While it is arguable that yes, the NSA's job is to spy on other countries, it still invalidates the claim that "Unless you're clearly up to no good, you don't have to worry about spyware like this."
All you have to do to be the target of spyware like this is "be interesting", or an unfortunate collateral in the quest towards someone who is interesting. "Interesting" here is rather loosely defined and can basically encompass most of the world population.
Would be the best description for this post. Yes I get the overall message. Sadly this his how a low of "end-users" get pwned.

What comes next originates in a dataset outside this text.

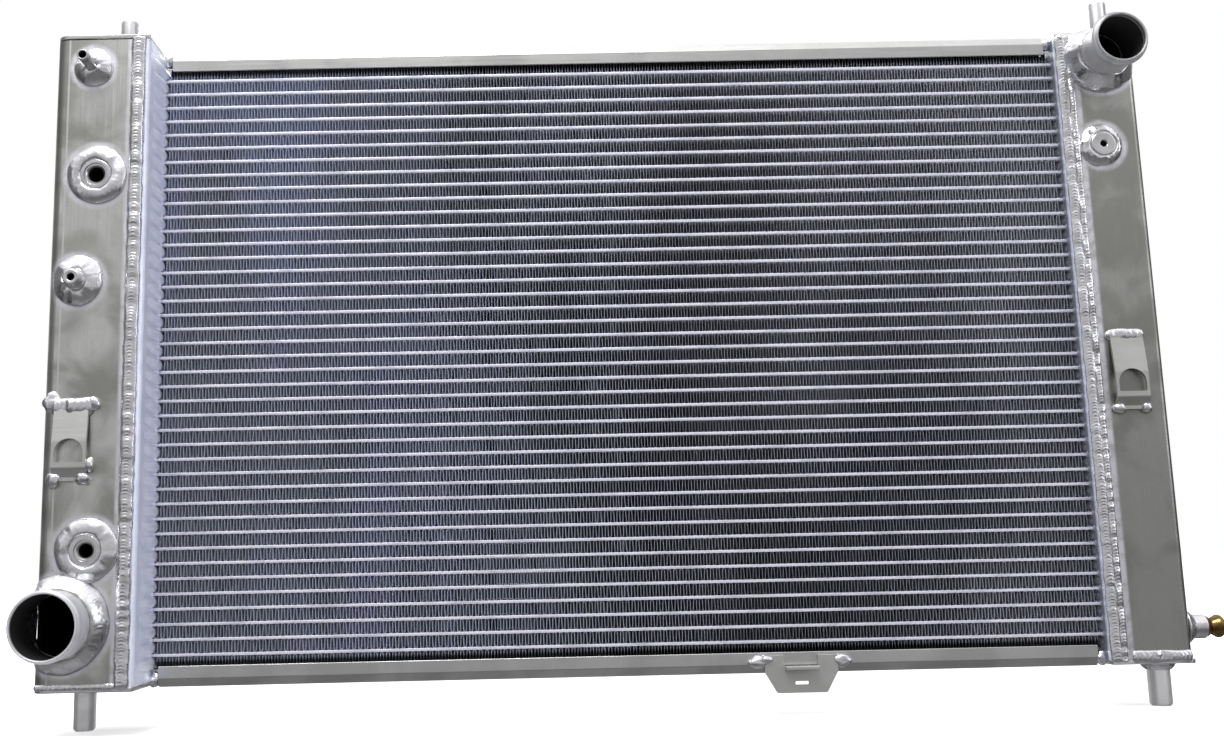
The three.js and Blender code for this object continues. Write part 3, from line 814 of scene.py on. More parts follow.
def add_header(tank, name):
    """A pan with a slot for each tube, and a raised collar round each slot on the core's side."""
    side = tank["side"]
    reach = np.max(np.abs([corner[0] for corner in box(name)]))
    web, bend = CORE_EDGE + HEADER_SHEET / 2, 3.2
    pan = channel(name, tank, reach, web, bend, HEADER_SHEET, INSIDE_HALF, 8)
    hole = stadium(0.2)
    slots, raised = [], []
    for index in range(TUBE_COUNT):
        z = tube_z(index)
        ends = sorted((side * (CORE_EDGE - 1), side * (CORE_EDGE + 2 * HEADER_SHEET)))
        slots.append(prism("slot", hole + (0, z), "x", *ends))
        raised.append(collar(side, z))
    for index in range(TUBE_COUNT + 1):
        raised.append(rib(tank, tube_z(index) + TUBE_PITCH / 2))
    pan = worked(pan, [merged("slots", slots)])
    mesh = merged(name, [pan, *raised])
    metal = left_header_metal if tank is LEFT else right_header_metal
    piece(name + "_plate", mesh, metal, [name], sharp=44)


def rib(tank, z):
    """A swelling pressed out of the header between two tubes. It rises slowly from the front."""
    rise_from = max(tank["front"] + 12, -28 if tank is RIGHT else -50)
    rise, fall, end, proud, half = (22 if tank is LEFT else 5), 7, 28, 2.6, 4.5
    depths = np.linspace(rise_from, end, 30)
    front = np.sin(np.clip((depths - rise_from) / rise, 0, 1) * math.pi / 2)
    rear = np.sqrt(np.clip(1 - (1 - np.clip((end - depths) / fall, 0, 1)) ** 2, 0, 1))
    swell = 0.03 + 0.97 * front * rear
    share = np.linspace(-1, 1, 9)
    rows, roots = [], []
    for y, size in zip(depths, swell):
        up = proud * size * (1 - share**2) ** 0.75
        spread = share * half * (0.5 + 0.5 * size)
        rows.append(np.column_stack([tank["side"] * (CORE_EDGE - up), np.full(9, y), z + spread]))
        roots.append((tank["side"] * (CORE_EDGE + 0.8), y, z))
    return sweep("rib", rows, roots)


def collar(side, z):
    """The small fillet of braze round one tube where it enters the header."""
    offset, round_size, proud = 0.5, 0.8, 0.9
    path = stadium(offset)
    rows = []
    for at, way in zip(path, path - stadium(offset - 1.0)):
        section = []
        for angle in np.radians(np.arange(0, 360, 45)):
            spread = at + way * round_size * math.cos(angle)
            section.append((side * (CORE_EDGE + 0.1 - proud * math.sin(angle)), spread[0], spread[1] + z))
        rows.append(section)
    return sweep("collar", rows, closed=True)


def front_bore(tank, node):
    """A round cutter through a tank's front face, at a fitting's place."""
    at, radius = middle(node), FITTINGS[node].hole
    at[1] = tank["front"] - 2 * SHEET
    return lathe("bore", [(0, 0), (radius, 0), (radius, -5 * SHEET), (0, -5 * SHEET)], at, FRONT, 48)


def add_tank(tank, name, material, bores):
    """The tank's bent shell. The left one stops a little lower, at the fine joint of its top plate."""
    start = np.min(np.abs([corner[0] for corner in box(name)]))
    joint = 0.8 if tank is LEFT else 0.0
    inset = SHEET / 2
    shell = channel(name, tank, start, tank["outer"] - inset, tank["bend"] - inset, SHEET,
                    INSIDE_HALF - joint, 10)
    piece(name + "_shell", worked(shell, bores, bevel=0.3), material, [name])


def add_end_plate(tank, node):
    low, high = box(node)
    inner = CORE_EDGE
    outer = max(abs(low[0]), abs(high[0]))
    bend, side = tank["bend"], tank["side"]
    corners = [
        (side * inner, tank["rear"], 1.5),
        (side * inner, tank["front"], 1.5),
        (side * outer, tank["front"], bend),
        (side * outer, tank["rear"], bend),
    ]
    mesh = prism(node, rounded(corners, 8), "z", low[2], high[2])
    piece(node + "_sheet", worked(mesh, bevel=0.5, segments=3), plate_sheet, [node])


def add_tanks():
    left_bores, right_bores = ([front_bore(tank, node) for node in on_tank(tank)] for tank in (LEFT, RIGHT))
    drain_at = middle("drain_boss")
    drain_at[0] = RIGHT["outer"] - 2 * SHEET
    radius, depth = 6.5, 4 * SHEET
    drain_bore = [(0, 0), (radius, 0), (radius, depth), (0, depth)]
    right_bores.append(lathe("bore", drain_bore, drain_at, RIGHT_WAY, 48))
    add_tank(LEFT, "left_tank", left_sheet, left_bores)
    add_tank(RIGHT, "right_tank", right_sheet, right_bores)
    add_header(LEFT, "left_header")
    add_header(RIGHT, "right_header")
    for tank, name in ((LEFT, "left_tank"), (RIGHT, "right_tank")):
        for where in ("top", "bottom"):
            add_end_plate(tank, f"{name}_{where}_plate")


# Welds.


# How far a ripple's edges trail behind its middle, as a share of the weld's width.
RIPPLE_SAG = 0.5


def wander(rng, count, knots, closed=False):
    """A smooth random line of `count` values between about -1 and 1."""
    knots = max(int(knots), 3)
    values = rng.uniform(-1, 1, knots + 1)
    if closed:
        values[-1] = values[0]
    at = np.linspace(0, knots, count, endpoint=not closed)
    low = np.minimum(at.astype(int), knots - 1)
    share = at - low
    share = share * share * (3 - 2 * share)
    return values[low] * (1 - share) + values[low + 1] * share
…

I never thought this actually worked, then a week ago I got a concerned call from an old time customer that her computer was BSODing. Turns out, the AV license ran out and she got one of this ads and promptly downloaded the "Fix program". Cleaned the program away and the computer ran with no problem. Damn
I really really hope you're wrong.
yes and the parent to this comment ignores the fact that those governments also spy on the USA.
And you ignore the fact that they're not bugging the phones of our highest elected officials. But its 'OK' for the US to do it to them.
American Exceptionalism is largely about treating even your allies like vassal states.
NSA = National Security Agency, not National Surveilance Agency. If this shit was coming out of the CIA, I would be wholly unsurprised and a little less concerned. The NSA was supposed to be limited in scope to protecting American territory from organized terrorism. The reason all these espionage programs are under the NSA's jurisdiction now, is because of the Patriot Act's funding, and Executive Orders giving them carte blanch to circumvent the law.
I think it's time for are computers so I have the open-source bias software. At least with the open source software we have a chance of ensuring that there is no hacked code to usurp our privacy.
I am more concerned about hacking the Intel or AMP CPU.
Leslie Satenstein Montreal Quebec Canada
"If you have nothing to hide you have nothing to fear".
If you had nothing to hide you would be perfectly willing to wander round naked all the time and have no curtains on your windows. You'd be willing to install microphones in all the rooms in your house and let any passer-by listen in. You'd be willing to give me your online banking details.
I could go on. Yes I have something to hide. We all do.
What I legitimately have to fear is unauthorized access to the notes I keep for my needs, such as bank account numbers, insurance policies, driver permit info, etc. Data that I suppose should not reside within a cellphone.
Here is something I would like to address about security. Since I believe that there is no stopping government invasion of privacy.
We should be able to get an open-source computer bios. A bios that is trimmed down severely, and where the major half of the bios is open source code residing within your USB flash drive, cellphone, tablet or desktop boot partition.
But my major fear is the introduction of the backdoor into the Intel and AMD cpu's. Yes, as each release of a CPU eventually gets a microcode update, that backdoor is required. Currently it is used as a microcode update to correct a faulty instruction that needs a tweak. There is enough space within the CPU to in fact add a few extra instructions -- instructions that are currently NO-OPS but can be revised to work around any data or program security that is normally installed. If the government sends Intel the patch, it gets into your operating system as a kernel microcode update, and voila, your system is contaminated without your finding any extra software software clandestinely.
That is also why foreign countries (China, Russia, India)are justifying the design and marketing of their own cpu chips.
All I can forecast is that in the future, it will be easier to hack your computer chip in each appliance that you own.
Leslie Satenstein Montreal Quebec Canada
Of course we, the honest citizens have nothing to worry about from software like this.
People who believe that monitoring occurs in the manner shown in this video are the same people who think we have nothing to worry about regarding mass surveillance. Those who are aware are concerned about something else. This is not how we lose our freedoms on mass.